-- begin Provided data --

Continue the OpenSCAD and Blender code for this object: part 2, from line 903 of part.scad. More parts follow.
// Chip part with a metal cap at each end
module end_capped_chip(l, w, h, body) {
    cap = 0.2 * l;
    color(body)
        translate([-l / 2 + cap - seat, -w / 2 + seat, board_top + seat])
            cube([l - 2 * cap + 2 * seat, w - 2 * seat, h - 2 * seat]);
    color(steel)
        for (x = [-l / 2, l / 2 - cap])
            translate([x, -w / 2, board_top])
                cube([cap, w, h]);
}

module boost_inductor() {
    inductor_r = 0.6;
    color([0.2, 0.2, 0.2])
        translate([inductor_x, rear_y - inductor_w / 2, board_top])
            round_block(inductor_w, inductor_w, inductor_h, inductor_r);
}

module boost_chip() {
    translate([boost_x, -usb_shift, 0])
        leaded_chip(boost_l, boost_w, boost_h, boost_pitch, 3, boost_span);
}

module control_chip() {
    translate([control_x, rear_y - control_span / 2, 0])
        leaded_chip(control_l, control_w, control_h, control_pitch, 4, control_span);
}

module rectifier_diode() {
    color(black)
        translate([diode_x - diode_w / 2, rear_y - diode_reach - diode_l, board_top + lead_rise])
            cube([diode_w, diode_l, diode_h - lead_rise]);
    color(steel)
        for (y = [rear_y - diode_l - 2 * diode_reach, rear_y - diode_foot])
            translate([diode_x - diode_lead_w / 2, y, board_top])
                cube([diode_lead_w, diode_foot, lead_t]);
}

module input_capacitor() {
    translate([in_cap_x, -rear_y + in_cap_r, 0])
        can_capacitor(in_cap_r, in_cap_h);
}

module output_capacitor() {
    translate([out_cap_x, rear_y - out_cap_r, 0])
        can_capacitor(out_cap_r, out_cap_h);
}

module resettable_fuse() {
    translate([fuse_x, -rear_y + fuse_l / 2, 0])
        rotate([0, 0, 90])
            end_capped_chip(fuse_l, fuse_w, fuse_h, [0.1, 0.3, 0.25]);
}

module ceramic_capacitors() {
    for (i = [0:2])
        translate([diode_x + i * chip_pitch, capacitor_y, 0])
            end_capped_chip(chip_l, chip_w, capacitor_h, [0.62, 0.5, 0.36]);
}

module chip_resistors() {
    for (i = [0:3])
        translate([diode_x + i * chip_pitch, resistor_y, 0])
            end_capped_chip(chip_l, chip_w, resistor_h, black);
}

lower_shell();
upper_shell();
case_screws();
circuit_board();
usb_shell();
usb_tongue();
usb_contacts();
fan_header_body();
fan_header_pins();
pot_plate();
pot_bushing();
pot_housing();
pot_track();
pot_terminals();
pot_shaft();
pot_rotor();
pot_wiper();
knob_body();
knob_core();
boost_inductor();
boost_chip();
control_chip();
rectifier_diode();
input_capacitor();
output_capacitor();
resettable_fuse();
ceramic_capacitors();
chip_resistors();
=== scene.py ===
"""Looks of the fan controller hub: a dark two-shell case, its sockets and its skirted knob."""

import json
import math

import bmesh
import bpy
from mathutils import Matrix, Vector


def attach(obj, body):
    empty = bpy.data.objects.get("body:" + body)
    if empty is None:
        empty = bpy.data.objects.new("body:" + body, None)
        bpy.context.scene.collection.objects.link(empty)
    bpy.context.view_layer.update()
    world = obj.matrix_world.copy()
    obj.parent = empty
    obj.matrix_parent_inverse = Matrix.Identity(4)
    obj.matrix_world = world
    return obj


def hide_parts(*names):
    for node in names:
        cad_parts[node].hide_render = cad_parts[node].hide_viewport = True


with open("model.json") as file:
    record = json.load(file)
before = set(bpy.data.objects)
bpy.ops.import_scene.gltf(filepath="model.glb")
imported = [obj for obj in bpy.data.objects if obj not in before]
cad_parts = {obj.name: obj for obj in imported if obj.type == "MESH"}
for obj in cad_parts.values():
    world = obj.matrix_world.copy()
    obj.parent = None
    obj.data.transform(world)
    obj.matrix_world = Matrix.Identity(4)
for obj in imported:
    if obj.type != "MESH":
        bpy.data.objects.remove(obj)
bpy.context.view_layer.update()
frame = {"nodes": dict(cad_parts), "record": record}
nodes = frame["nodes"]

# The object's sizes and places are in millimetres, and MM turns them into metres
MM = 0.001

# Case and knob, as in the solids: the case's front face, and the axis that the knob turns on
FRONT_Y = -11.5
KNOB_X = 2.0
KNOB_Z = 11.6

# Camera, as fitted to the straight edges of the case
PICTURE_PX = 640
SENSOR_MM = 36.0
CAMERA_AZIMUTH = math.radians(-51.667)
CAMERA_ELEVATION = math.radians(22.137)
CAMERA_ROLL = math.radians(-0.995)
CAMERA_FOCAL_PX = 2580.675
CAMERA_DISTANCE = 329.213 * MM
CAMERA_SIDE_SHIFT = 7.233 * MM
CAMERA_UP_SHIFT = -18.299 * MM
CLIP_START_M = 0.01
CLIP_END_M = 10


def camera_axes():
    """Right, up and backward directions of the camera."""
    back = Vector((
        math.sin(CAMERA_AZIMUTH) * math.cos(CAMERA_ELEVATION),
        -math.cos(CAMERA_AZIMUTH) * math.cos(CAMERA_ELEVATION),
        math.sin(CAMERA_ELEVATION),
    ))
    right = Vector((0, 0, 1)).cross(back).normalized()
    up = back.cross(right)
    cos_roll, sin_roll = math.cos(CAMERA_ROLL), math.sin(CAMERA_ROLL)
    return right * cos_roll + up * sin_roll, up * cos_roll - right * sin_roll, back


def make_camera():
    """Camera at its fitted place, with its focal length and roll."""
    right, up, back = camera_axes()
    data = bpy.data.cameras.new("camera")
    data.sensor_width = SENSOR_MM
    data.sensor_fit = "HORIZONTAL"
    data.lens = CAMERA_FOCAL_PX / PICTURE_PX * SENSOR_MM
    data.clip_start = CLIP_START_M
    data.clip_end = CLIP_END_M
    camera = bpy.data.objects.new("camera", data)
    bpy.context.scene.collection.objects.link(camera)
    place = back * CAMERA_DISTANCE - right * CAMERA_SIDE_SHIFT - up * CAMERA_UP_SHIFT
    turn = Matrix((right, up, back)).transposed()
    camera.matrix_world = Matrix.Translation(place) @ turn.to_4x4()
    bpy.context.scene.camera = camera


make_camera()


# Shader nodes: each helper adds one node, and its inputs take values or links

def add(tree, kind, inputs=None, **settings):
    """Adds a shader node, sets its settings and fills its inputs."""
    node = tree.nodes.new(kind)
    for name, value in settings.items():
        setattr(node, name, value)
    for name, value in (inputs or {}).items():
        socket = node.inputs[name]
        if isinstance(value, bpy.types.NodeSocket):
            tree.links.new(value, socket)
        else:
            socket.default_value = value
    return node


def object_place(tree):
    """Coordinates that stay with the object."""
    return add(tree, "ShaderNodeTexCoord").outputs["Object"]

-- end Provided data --
-- begin Provided data --

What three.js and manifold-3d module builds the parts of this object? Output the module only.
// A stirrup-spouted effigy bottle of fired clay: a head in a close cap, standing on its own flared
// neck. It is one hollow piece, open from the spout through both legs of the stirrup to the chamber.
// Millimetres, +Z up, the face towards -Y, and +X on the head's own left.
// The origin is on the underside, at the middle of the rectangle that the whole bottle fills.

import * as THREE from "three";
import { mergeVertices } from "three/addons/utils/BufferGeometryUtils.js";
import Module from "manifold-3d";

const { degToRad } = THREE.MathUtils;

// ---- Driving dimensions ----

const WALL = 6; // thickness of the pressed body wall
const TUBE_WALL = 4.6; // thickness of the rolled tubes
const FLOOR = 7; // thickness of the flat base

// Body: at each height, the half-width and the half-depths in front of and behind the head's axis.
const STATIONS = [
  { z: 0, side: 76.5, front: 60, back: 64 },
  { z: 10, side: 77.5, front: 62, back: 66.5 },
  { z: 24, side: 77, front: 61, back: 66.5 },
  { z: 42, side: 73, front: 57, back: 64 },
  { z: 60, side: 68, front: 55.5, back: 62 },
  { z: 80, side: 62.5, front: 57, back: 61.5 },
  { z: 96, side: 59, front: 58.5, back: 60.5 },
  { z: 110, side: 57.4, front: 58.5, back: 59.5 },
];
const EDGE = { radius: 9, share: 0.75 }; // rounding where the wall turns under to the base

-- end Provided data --
-- begin Provided data --

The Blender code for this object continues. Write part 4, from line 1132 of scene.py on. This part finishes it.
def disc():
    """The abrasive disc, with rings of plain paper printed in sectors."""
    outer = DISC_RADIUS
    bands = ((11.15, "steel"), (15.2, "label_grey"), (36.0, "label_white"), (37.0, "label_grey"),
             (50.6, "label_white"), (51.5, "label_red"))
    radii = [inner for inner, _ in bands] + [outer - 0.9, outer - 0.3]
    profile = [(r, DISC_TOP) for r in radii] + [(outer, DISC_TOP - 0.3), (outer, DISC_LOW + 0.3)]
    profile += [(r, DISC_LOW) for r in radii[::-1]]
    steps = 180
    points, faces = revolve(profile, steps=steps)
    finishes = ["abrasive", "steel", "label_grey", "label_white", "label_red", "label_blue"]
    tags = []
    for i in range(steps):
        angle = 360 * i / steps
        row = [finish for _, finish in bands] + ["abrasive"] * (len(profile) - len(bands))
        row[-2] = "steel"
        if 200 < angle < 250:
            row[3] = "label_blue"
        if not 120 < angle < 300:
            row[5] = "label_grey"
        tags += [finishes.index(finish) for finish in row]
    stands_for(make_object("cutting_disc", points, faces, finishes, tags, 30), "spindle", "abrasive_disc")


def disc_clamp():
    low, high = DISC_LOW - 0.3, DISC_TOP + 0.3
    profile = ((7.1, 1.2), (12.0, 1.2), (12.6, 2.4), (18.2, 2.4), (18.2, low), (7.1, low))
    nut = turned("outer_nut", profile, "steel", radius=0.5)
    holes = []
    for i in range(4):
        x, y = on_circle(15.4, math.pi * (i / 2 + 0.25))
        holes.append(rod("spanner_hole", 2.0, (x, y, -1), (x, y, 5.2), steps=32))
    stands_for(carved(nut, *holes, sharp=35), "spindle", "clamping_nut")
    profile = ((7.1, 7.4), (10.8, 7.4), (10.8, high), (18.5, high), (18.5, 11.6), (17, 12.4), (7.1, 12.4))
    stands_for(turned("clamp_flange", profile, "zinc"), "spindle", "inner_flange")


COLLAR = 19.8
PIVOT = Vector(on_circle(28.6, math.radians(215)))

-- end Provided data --

**Directions for this task**
In the listing above, find the line with "What three.js and" and the line with "---- Driving dimensions", then print exactly those lines and every line between them.

**Full response**
What three.js and manifold-3d module builds the parts of this object? Output the module only.
// A stirrup-spouted effigy bottle of fired clay: a head in a close cap, standing on its own flared
// neck. It is one hollow piece, open from the spout through both legs of the stirrup to the chamber.
// Millimetres, +Z up, the face towards -Y, and +X on the head's own left.
// The origin is on the underside, at the middle of the rectangle that the whole bottle fills.

import * as THREE from "three";
import { mergeVertices } from "three/addons/utils/BufferGeometryUtils.js";
import Module from "manifold-3d";

const { degToRad } = THREE.MathUtils;

// ---- Driving dimensions ----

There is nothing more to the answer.